***** DATASET CONTENT

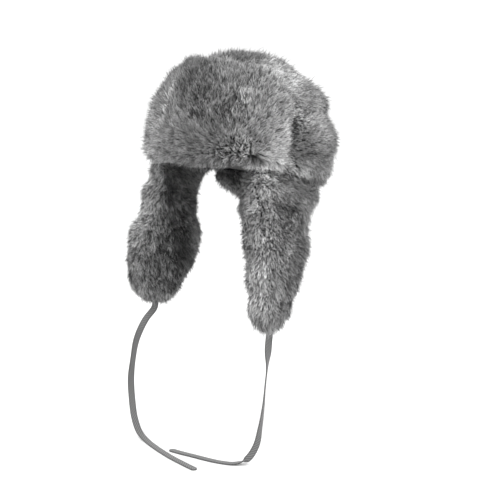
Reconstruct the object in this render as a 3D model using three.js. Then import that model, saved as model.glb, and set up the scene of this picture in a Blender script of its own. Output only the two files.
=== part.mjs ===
// A trooper hat of deep fur, worn: the front flap is turned up, and the ear flaps hang with their ties.
// Millimetres, +Z up. The wearer faces -Y and has +X on the left.
// The origin is the inside top of the crown, where a head carries the hat.
import * as THREE from "three";
import { mergeVertices } from "three/addons/utils/BufferGeometryUtils.js";

// Driving dimensions
const BACKWARD_TILT = THREE.MathUtils.degToRad(14);
const RIM_DEPTH = 114;
const HEAD_HALF_WIDTH = 80;
const HEAD_FRONT = 98;
const HEAD_BACK = 100;
const SHELL_WALL = 2.5;
const SEAM_GAP = 0.3;
const LAY_GAP = 1.5;
const LOCK_DEPTH = 6;
const FLAP_END_ANGLE = THREE.MathUtils.degToRad(72);
const FLAP_CORNER_ANGLE = THREE.MathUtils.degToRad(38);
const FLAP_CORNER_DEPTH = 78;
const FLAP_FOLD_DROP = 12;
const FLAP_PEAK_ANGLE = THREE.MathUtils.degToRad(-40);
const FLAP_PEAK_WIDTH = THREE.MathUtils.degToRad(16);
const FLAP_PEAK_HEIGHT = 6;
const FLAP_FLATTER = 3;
const FLAP_FLATTER_WIDTH = THREE.MathUtils.degToRad(26);
const FLAP_FLATTER_FROM = -108;
const FLAP_FLATTER_BY = -84;
const NECK_START_ANGLE = THREE.MathUtils.degToRad(120);
const NECK_DROP = 54;
const EAR_LEFT_TOE_SHARE = 0.5;
const EAR_RIGHT_SPREAD = 8;
const EAR_RIGHT_SHOULDER = 7;
const EAR_RIGHT_TUCK = 0.3;
const EAR_RIGHT_BOW = 6;
const EAR_RIGHT_SET_BACK = 5;
const EAR_RIGHT_SHORTER = 4;
const EAR_RIGHT_TAPER = 0.11;
const TIE_WIDTH = 10;
const TIE_THICKNESS = 2;

// The front flap's foot and fold
const FOOT_END_ANGLE = 0.4;
const FOOT_GONE_ANGLE = 0.52;
const OVER_EARS_ANGLE = 0.66;
const EAR_TOP_CLEARANCE = 0.7;
const FOOT_REACH = 6;
const FOOT_WIDTH = 3;
const FOOT_DEPTH = 6;
const FLAP_RADIUS = 150;
const FLAP_END_ROUNDING = 8;
const FLAP_END_THICKNESS = 0.4;

// Where the crown's fur comes out from behind the front flap: angles past the flap's end, and heights
const UNTUCKED_FROM = 0.04;
const UNTUCKED_BY = 0.3;
const TUCKED_BELOW = 22;
const FREE_ABOVE = 44;
const LIP_HANGS_FROM = 0.2;
const LIP_HANGS_BY = 0.45;
const LIP_INSET = 3;

const EAR_CORNER_POWER = 0.72;
const EAR_FACES_APART = 300;

// Heights between which each of the right flap's own bends grows, and those between which it fades
const EAR_RIGHT_BENDS = {
  shoulder: { from: -114.5, full: -121, fades: -134, ends: -150 },
  tuck: { from: -124, full: -142, fades: -200, ends: -236 },
  bow: { from: -165, full: -215, fades: -248, ends: -292 },
};

const NECK_END_SHARE = 0.04;
const NECK_LOCK_INSET = 2;

// Numbers of faces
const CROWN_SIDES = 56;
const SHELL_SIDES = 36;
const TIE_SIDES = 8;
const ROWS_PER_SECTION = 2;
const LOCK_ROWS = 3;
const FLAP_STEPS = 44;
const NECK_STEPS = 22;
const EAR_SIDES = 26;
const TIE_STEPS = 40;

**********

#### [TASK REQUIREMENTS]
Where a line holds "import", copy it out.

#### [TASK RESULT]
Reconstruct the object in this render as a 3D model using three.js. Then import that model, saved as model.glb, and set up the scene of this picture in a Blender script of its own. Output only the two files.
import * as THREE from "three";
import { mergeVertices } from "three/addons/utils/BufferGeometryUtils.js";